The heqvy snow is only part of the problem here in Japan, but why oh why would anybody let a 90 year old man live all by himself in a dangerous part of snow country Japan?? This is the real social problem hwrw in Japan as supposed to say Canada.

1 ( +3 / -2 )

Yes, it does, Elbuda- one of the hazards of living in an area that gets heavy snowfalls- what is your point? I'm sure Japan isn't the only snowy country on earth where this happens?

0 ( +5 / -5 )

As Scott said ' I'm just stepping out for a moment" sad to go that way after so many winters.

0 ( +0 / -0 )

why oh why would anybody let a 90 year old man live all by himself in a dangerous part of snow country Japan?? This is the real social problem

Apart from declaring the old person incapable and incarcerating them against their will in an institution, there's not much anyone can do about oldies who insist they can manage for themselves. We had a 93-year-old relative pass away recently, alone in her rackety old house in the mountains. Family visited her regularly to check up on her, bring her shopping etc., and tried to persuade her to either move in with one of them or move into supervised accommodation, but she would hear none of it, and there was nothing anyone could do legally. We console ourselves with the thought that to the end she lived as she wanted, independent. She didn't have to cope with snow, but her front door was at the top of a flight of steep, slippery steps that even younger folk had to negotiate with care.
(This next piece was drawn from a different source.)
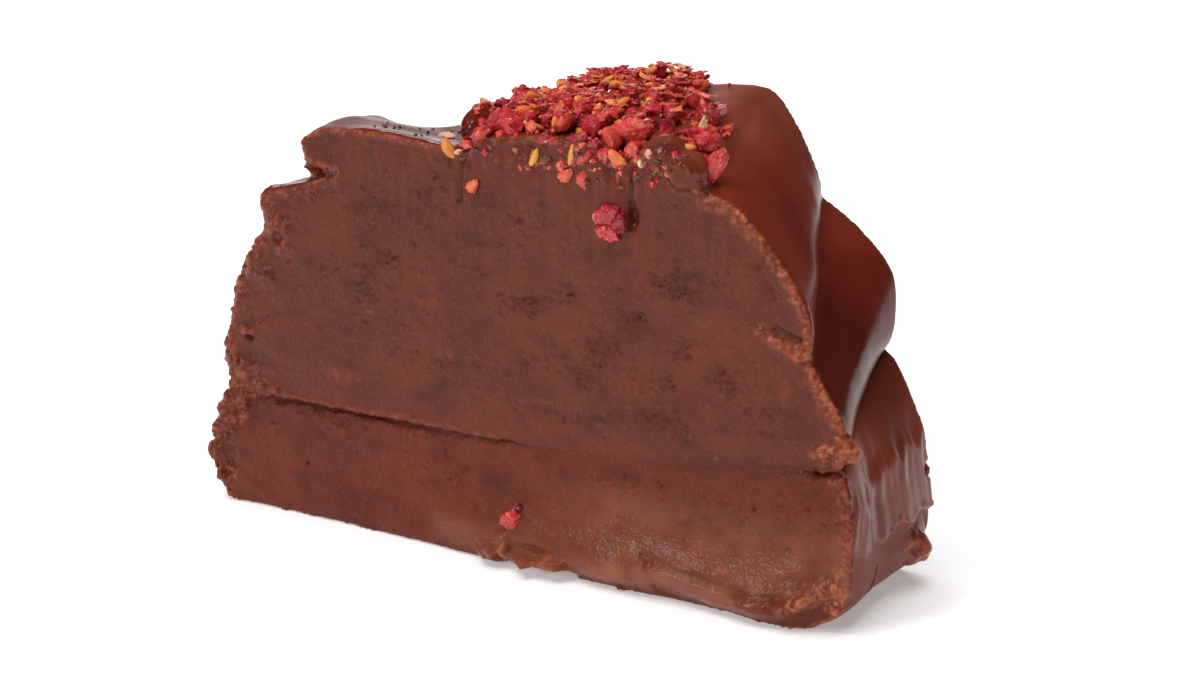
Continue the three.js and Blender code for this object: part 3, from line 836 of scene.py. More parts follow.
def mark_cuts(s, strokes, spots, clusters, back_places):
    """The cuts: slow waves of the knife's travel, drag lines down from the top, listed marks and plucked chips."""
    s.lower_drag = step(40, 50, s.z)
    s.relief = 0.18 * cloud(s.points, 9, 20) + 0.11 * rough_cloud(s.points, 3, 21) + 0.03 * cloud(s.points, 1.2, 24)
    s.relief += 0.07 * s.lower_drag * cloud(s.points, (0.9, 4, 14), 22)
    s.relief += 0.05 * (1 - s.lower_drag) * cloud(s.points, (16, 4, 0.9), 23)
    s.chips, s.chip_dark = plucked(s.flat, clusters, s.seed + 30)
    listed, s.on_cut = mark_front(s.flat, strokes, spots, s.wobble, s.crumble)
    back_chips, s.back_dark = plucked(s.flat, back_places, s.seed + 31, BACK_CHIP_MM)
    back_chips, s.back_dark = 0.4 * back_chips, 0.5 * s.back_dark
    s.outward = s.cut * s.relief + s.front * (s.chips + listed) + s.back * back_chips


def raise_torn_rims(s, lump_height):
    """The torn rims stand up in grains, with a plucked trough inside them, and the left edge in lumps."""
    grains = np.abs(rough_cloud(s.points, 1.3, s.seed + 40)) + 0.5 * np.abs(cloud(s.points, 0.7, s.seed + 41))
    grainy = np.where(s.x < -36, 0.6, 0.55) * np.where(s.near_front, 1, 0.2)
    s.outward += s.marks["torn"] * (0.14 * s.near_front + grainy * (grains - 0.3))
    # the left edge was torn rather than cut
    left_edge = np.maximum(step(-37, -41, s.x), 0.45 * step(-30, -34, s.x) * step(50, 53, s.z))
    near_edge = step(5.5, 2.5, s.inside + 2.5 * (1 - s.cut)) * step(FRONT + 5, FRONT + 2, s.y)
    ragged = left_edge * near_edge * step(0.5, 2.5, s.z)
    lumps = np.maximum(cloud(s.points, 3.4, s.seed + 42), -0.2)
    lumps = lumps + 0.5 * np.maximum(cloud(s.points, 1.9, s.seed + 43), -0.2)
    s.outward += ragged * lump_height * lumps
    rims_in = s.inside / np.maximum(s.rim, 0.2)
    trough = step(0.6, 1.2, rims_in) * step(2.0, 1.3, rims_in)
    s.outward -= s.cut * trough * 0.25 * step(-0.2, 0.5, s.crumble) * (s.rim > 1)


def press_seam(s):
    """The soft trough along the seam on the front cut. Returns how high each point is over the seam."""
    left, right = crease_at(BASE_FOLDS[0], 0), crease_at(BASE_FOLDS[-1], 0)
    share = np.clip((s.x - left[0]) / (right[0] - left[0]), 0, 1)
    over_seam = s.z - mix(left[1], right[1], share**SEAM_RISE)
    soft = np.interp(s.x, SEAM_OPEN_X, SEAM_TROUGH) * np.exp(-(((over_seam + 0.4 * s.wobble) / 1.1) ** 2))
    s.outward -= s.front * 0.32 * soft
    # painted shade along the soft trough of the seam
    s.tint("dark", np.where(s.x > 20, 0.42, 0.3) * soft)
    return over_seam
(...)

It's the flip side of living in a free country; people are free to be obstinate and make bad decisions. RIP to the old man in the snow and to our old obasan. And to the poor son who had to find his Dad like that.

0 ( +2 / -2 )

We phoned my wife's 101 year-old father in Obihiro, Hokkaido from our home in North Carolina last night. It took us several attempts to get him on the phone because, as he told us when he finally did answer the phone, he had been outside shoveling show.

0 ( +0 / -0 )

101 years old?? And does he live out there by himself?? One of my grandmothers was the same as Cleo says, some old folk prefer their independence, their pride, etc...RIP??

0 ( +0 / -0 )

Rest his soul. One of the things that surprises me is that 90 yr. olds are still maintaining this type of activity in Japan. The "genki" demonstrated by the better half of Japan's 85 and up population was really something to see for me.

-1 ( +0 / -1 )

too old to be outside.

-1 ( +0 / -1 )

It took us several attempts to get him on the phone because, as he told us when he finally did answer the phone, he had been outside shoveling show.

I can just imagine....He's outside, hears the phone ringing, trudges indoors, struggles out of his wellies, reaches the phone just as it stops ringing. Climbs back into his wellies, goes outside, the phone rings again...... xn times. You need to persuade him to get a phone that shows the number and/or name of the last caller, so when he knows it's you he can call from his end. I imagine he's a worry to you and your wife, but good on the old chap for keeping active (assuming he's doing it safely and not climbing on the roof) well past his Sell By date.

-2 ( +0 / -2 )

I hate to say it but this happens in Japan every year!!